### Short problem:
Give the lines of the material verbatim, from the first line to the line with "BACK_LIP_SET = 1.2", including both.

### Information supplied:
•••

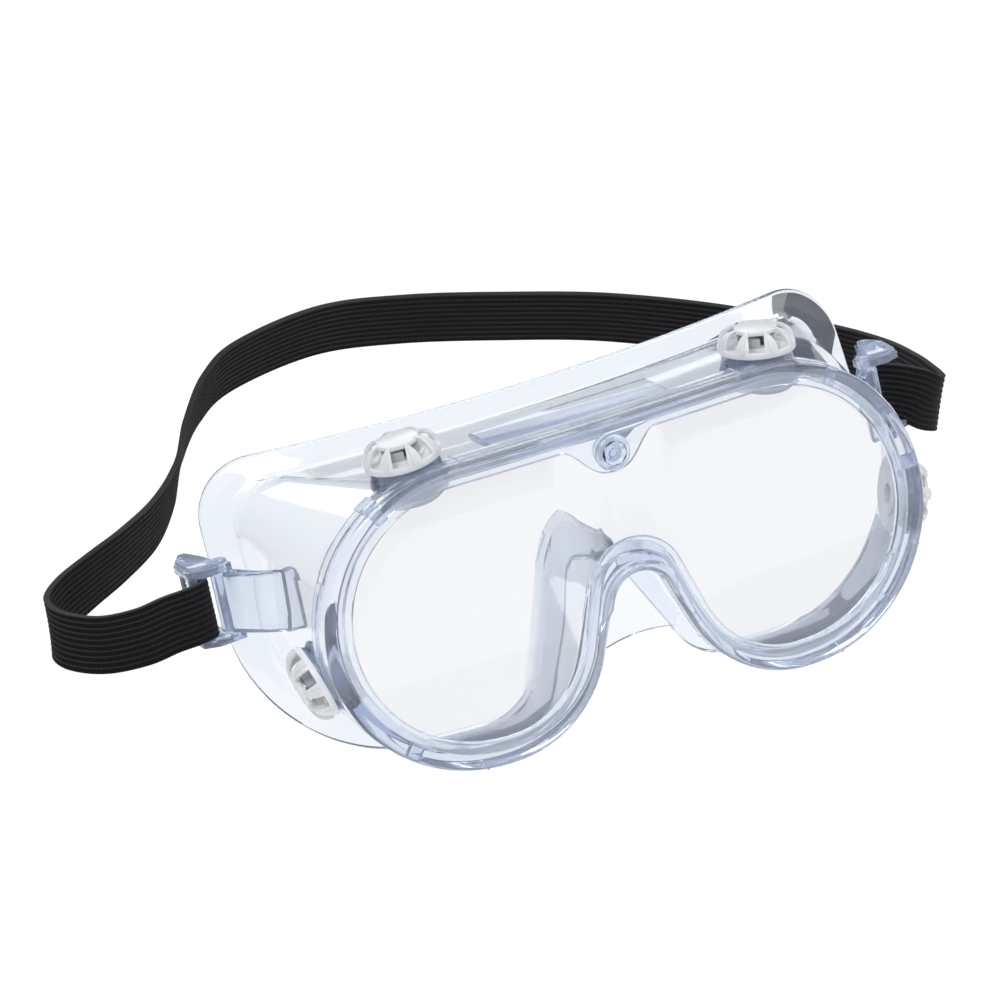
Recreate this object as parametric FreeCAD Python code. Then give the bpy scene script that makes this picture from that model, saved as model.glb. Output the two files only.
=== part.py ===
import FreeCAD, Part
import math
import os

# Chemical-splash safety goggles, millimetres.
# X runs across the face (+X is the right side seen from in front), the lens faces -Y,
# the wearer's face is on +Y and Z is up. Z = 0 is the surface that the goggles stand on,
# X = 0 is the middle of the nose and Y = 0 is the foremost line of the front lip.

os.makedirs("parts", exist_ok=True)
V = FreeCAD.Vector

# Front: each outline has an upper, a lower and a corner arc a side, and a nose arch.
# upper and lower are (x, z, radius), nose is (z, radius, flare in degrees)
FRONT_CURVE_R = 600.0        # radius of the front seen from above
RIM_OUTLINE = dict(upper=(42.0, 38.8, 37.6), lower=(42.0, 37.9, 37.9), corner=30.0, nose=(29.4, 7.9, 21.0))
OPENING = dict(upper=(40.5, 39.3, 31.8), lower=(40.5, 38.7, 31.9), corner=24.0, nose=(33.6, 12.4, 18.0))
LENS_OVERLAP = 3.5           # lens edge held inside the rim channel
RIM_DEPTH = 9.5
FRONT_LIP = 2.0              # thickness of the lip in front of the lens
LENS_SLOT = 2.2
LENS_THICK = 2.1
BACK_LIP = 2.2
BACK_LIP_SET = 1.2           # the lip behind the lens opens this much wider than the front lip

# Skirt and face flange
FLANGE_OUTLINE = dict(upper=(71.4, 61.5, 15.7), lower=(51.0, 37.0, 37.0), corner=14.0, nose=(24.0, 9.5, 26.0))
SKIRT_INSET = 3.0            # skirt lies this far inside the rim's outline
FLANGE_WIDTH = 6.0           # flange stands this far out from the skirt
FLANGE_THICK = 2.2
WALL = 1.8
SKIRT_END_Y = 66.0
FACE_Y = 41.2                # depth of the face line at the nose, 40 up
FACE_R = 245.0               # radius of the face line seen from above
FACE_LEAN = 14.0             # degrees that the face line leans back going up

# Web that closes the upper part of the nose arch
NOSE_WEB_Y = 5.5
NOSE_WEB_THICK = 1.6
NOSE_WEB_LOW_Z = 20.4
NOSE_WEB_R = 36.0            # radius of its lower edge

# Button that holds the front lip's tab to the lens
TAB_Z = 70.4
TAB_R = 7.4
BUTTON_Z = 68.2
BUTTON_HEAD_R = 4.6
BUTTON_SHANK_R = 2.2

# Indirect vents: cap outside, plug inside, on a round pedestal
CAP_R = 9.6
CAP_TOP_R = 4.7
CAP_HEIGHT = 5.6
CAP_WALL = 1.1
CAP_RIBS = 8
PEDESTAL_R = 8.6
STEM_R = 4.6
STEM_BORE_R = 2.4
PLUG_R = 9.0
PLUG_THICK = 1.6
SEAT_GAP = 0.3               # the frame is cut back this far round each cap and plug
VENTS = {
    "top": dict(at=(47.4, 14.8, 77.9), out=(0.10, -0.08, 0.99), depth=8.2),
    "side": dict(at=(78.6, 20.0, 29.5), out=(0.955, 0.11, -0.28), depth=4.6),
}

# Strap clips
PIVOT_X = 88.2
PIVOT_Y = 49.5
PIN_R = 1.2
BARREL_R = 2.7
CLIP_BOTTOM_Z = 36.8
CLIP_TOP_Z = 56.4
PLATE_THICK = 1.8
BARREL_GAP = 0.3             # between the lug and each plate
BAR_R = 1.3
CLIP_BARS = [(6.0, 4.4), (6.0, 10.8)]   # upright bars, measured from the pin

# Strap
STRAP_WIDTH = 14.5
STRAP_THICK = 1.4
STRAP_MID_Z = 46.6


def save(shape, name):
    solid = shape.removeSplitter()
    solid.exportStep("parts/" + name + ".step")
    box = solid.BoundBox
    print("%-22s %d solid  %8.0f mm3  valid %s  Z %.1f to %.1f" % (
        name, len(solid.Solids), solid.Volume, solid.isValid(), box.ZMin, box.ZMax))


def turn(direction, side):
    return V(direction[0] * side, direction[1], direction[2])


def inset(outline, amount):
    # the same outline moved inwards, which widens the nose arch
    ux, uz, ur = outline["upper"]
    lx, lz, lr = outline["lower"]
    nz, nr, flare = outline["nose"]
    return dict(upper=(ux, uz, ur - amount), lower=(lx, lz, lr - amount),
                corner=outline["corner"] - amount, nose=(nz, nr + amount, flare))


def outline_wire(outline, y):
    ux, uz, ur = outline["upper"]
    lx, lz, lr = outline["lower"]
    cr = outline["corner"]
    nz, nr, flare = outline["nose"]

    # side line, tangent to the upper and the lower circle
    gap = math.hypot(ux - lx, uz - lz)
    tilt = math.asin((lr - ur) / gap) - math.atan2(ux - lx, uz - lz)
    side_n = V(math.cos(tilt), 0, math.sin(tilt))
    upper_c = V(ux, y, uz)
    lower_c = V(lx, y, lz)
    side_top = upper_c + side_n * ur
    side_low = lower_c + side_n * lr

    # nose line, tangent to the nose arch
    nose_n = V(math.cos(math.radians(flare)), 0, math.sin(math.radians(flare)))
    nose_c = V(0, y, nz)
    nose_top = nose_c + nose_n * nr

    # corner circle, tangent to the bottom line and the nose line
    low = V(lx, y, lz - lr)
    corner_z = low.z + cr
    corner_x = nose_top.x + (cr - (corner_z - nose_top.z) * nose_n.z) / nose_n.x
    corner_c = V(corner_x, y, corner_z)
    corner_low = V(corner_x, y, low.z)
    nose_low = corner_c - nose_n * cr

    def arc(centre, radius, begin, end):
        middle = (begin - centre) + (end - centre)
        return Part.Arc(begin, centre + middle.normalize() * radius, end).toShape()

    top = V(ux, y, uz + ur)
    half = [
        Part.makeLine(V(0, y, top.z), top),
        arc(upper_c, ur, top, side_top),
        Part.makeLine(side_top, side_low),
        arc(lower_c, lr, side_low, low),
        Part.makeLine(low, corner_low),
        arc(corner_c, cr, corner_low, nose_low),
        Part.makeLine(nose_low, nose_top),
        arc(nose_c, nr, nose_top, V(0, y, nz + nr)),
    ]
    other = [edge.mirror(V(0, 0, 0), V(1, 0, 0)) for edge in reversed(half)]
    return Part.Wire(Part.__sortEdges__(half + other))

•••

### Answer to this exercise:
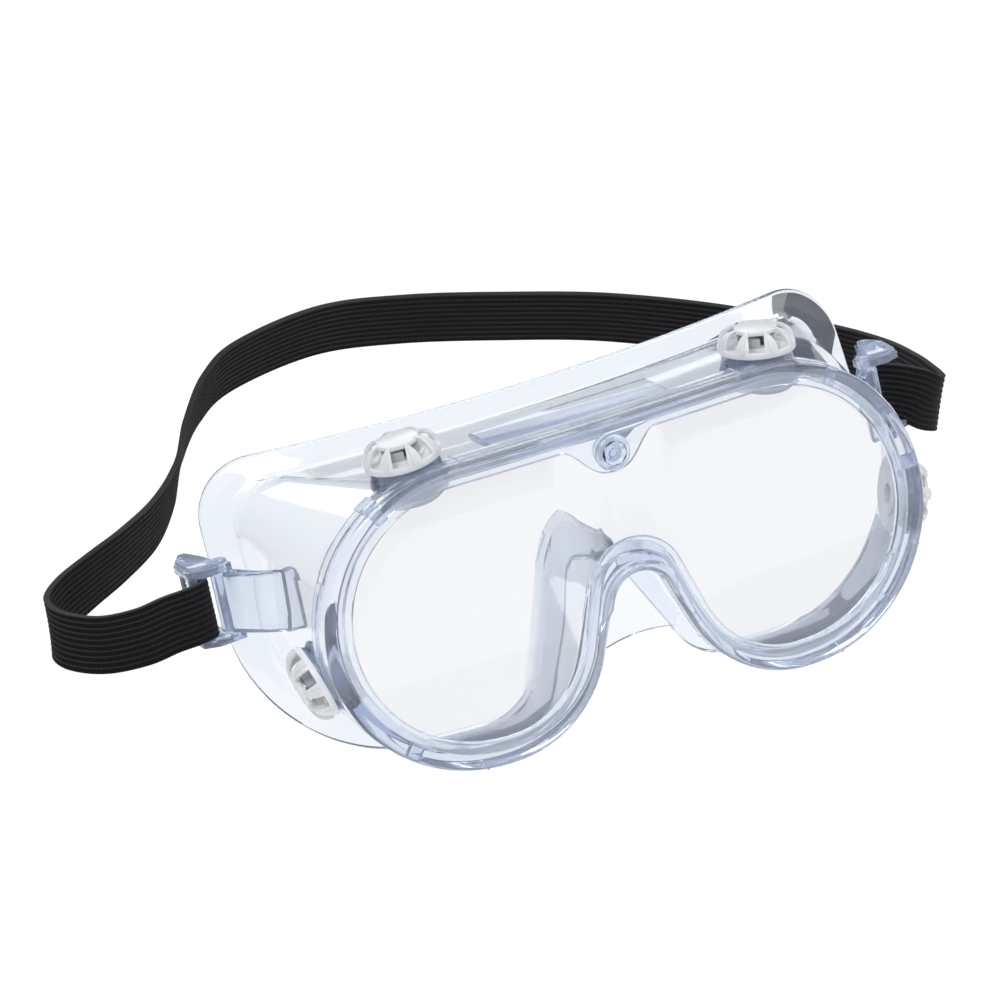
Recreate this object as parametric FreeCAD Python code. Then give the bpy scene script that makes this picture from that model, saved as model.glb. Output the two files only.
=== part.py ===
import FreeCAD, Part
import math
import os

# Chemical-splash safety goggles, millimetres.
# X runs across the face (+X is the right side seen from in front), the lens faces -Y,
# the wearer's face is on +Y and Z is up. Z = 0 is the surface that the goggles stand on,
# X = 0 is the middle of the nose and Y = 0 is the foremost line of the front lip.

os.makedirs("parts", exist_ok=True)
V = FreeCAD.Vector

# Front: each outline has an upper, a lower and a corner arc a side, and a nose arch.
# upper and lower are (x, z, radius), nose is (z, radius, flare in degrees)
FRONT_CURVE_R = 600.0        # radius of the front seen from above
RIM_OUTLINE = dict(upper=(42.0, 38.8, 37.6), lower=(42.0, 37.9, 37.9), corner=30.0, nose=(29.4, 7.9, 21.0))
OPENING = dict(upper=(40.5, 39.3, 31.8), lower=(40.5, 38.7, 31.9), corner=24.0, nose=(33.6, 12.4, 18.0))
LENS_OVERLAP = 3.5           # lens edge held inside the rim channel
RIM_DEPTH = 9.5
FRONT_LIP = 2.0              # thickness of the lip in front of the lens
LENS_SLOT = 2.2
LENS_THICK = 2.1
BACK_LIP = 2.2
BACK_LIP_SET = 1.2           # the lip behind the lens opens this much wider than the front lip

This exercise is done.